What you will do >> Look for "joints" in the listing below. Gather each line that contains it.

= = =

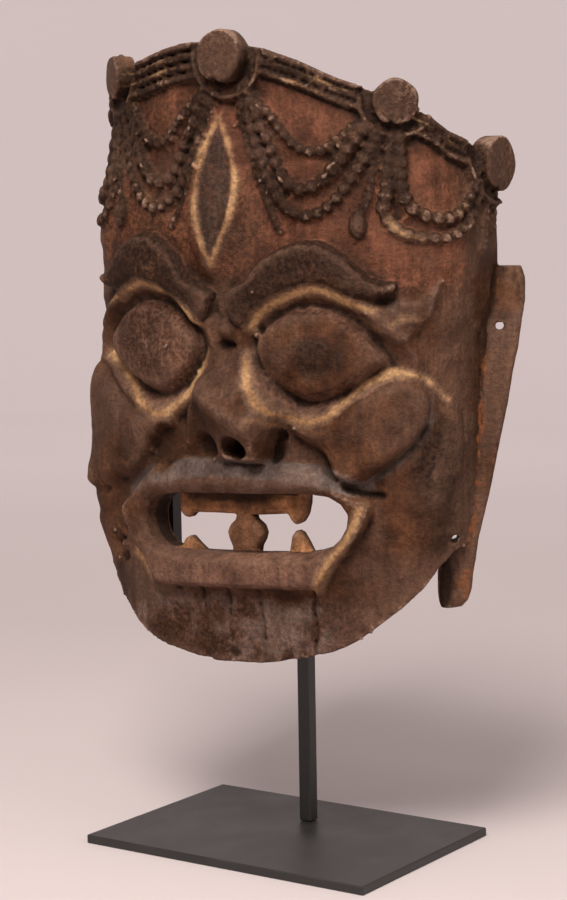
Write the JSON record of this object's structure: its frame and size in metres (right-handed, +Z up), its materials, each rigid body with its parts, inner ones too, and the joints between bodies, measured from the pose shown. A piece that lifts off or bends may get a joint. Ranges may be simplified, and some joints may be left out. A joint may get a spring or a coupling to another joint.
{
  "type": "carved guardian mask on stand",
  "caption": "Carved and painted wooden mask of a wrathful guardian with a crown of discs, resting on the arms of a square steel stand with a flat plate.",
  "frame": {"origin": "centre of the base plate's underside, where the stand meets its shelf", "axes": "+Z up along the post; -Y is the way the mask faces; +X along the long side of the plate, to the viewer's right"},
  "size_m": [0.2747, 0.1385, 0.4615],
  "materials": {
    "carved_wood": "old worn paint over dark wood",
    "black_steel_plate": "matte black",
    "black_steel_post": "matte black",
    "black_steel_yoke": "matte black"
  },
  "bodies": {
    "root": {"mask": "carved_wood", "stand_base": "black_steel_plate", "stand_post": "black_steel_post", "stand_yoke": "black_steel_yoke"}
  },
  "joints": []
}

= = =

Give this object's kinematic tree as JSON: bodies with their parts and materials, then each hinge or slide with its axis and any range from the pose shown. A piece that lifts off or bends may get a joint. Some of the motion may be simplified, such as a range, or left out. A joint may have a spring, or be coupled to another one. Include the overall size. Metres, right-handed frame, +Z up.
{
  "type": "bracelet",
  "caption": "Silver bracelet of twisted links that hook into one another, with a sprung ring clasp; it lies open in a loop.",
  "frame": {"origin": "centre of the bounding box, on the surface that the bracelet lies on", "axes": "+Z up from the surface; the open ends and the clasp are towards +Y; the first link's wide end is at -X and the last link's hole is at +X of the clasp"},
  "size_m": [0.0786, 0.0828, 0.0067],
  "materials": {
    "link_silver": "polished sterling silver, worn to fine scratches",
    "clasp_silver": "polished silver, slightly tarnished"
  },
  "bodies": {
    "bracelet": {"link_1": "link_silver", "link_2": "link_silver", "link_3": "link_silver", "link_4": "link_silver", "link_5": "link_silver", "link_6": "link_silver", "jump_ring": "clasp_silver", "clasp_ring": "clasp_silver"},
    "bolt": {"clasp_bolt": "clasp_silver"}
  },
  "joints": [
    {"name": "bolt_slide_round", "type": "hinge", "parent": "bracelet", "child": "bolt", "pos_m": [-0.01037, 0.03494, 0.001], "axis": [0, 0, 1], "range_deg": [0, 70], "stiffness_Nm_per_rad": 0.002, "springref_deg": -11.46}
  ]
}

= = =

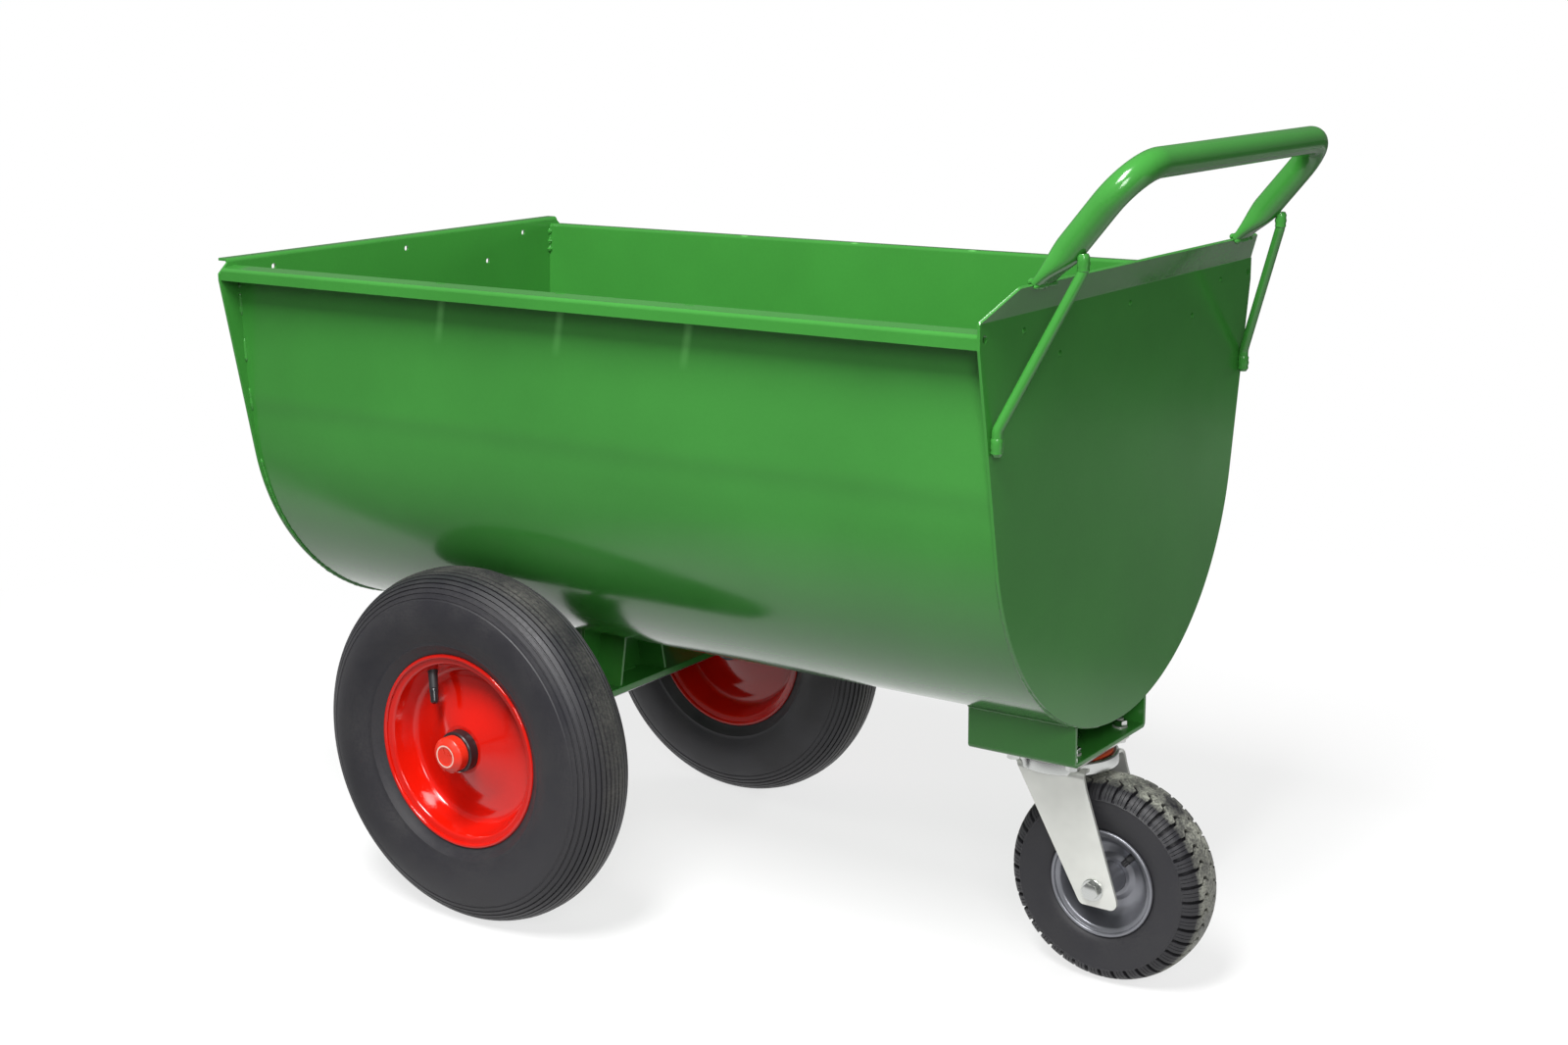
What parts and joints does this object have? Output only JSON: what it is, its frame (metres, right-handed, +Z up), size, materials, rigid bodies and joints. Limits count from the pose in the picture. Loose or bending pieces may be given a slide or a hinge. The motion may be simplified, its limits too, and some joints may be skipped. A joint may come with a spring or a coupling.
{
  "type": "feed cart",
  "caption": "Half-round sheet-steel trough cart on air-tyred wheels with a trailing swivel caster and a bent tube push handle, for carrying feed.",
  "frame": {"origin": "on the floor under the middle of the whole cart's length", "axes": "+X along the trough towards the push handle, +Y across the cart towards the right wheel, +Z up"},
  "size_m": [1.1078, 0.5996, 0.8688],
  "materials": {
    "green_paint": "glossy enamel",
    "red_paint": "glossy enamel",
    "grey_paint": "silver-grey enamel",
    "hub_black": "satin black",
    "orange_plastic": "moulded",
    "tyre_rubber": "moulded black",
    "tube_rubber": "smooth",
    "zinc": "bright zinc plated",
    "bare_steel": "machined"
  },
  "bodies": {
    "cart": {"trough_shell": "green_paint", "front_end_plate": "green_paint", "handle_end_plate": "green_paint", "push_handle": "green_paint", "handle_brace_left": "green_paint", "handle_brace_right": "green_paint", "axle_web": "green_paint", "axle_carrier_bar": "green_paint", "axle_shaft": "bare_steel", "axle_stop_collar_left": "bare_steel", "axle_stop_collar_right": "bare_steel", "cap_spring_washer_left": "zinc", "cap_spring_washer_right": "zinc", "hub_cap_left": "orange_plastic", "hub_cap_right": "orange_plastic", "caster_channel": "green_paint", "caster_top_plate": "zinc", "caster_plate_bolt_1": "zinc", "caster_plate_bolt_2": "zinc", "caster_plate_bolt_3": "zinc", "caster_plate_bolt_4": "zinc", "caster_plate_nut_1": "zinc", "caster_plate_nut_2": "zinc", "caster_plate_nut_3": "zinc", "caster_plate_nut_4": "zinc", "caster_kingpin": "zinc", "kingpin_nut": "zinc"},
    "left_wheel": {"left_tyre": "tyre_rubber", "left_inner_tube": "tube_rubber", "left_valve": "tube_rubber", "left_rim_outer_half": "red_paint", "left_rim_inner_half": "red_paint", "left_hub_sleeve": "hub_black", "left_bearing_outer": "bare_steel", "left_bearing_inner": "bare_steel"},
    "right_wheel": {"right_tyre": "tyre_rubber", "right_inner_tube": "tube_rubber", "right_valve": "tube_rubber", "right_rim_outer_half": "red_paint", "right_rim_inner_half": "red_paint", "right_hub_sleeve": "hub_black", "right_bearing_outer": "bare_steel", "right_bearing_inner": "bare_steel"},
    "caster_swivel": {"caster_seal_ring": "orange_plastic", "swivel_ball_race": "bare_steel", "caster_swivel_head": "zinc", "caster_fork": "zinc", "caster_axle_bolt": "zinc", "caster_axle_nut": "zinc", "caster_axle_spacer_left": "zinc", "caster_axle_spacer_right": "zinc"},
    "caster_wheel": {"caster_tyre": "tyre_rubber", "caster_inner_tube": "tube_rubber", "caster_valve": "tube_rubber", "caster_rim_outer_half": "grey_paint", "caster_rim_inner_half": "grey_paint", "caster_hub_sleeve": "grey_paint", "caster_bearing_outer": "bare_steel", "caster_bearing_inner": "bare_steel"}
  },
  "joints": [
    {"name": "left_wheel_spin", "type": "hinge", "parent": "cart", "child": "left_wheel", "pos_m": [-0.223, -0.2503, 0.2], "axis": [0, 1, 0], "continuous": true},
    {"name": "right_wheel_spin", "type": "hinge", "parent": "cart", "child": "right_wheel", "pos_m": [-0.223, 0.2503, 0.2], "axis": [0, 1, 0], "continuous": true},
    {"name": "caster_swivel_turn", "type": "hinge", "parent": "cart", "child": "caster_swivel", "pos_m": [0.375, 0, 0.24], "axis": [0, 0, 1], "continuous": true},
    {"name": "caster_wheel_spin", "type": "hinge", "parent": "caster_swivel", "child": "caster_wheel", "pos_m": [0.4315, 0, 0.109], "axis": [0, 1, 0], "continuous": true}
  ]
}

= = =

Response >>
Write the JSON record of this object's structure: its frame and size in metres (right-handed, +Z up), its materials, each rigid body with its parts, inner ones too, and the joints between bodies, measured from the pose shown. A piece that lifts off or bends may get a joint. Ranges may be simplified, and some joints may be left out. A joint may get a spring or a coupling to another joint.
  "joints": []
  "joints": [
What parts and joints does this object have? Output only JSON: what it is, its frame (metres, right-handed, +Z up), size, materials, rigid bodies and joints. Limits count from the pose in the picture. Loose or bending pieces may be given a slide or a hinge. The motion may be simplified, its limits too, and some joints may be skipped. A joint may come with a spring or a coupling.
  "joints": [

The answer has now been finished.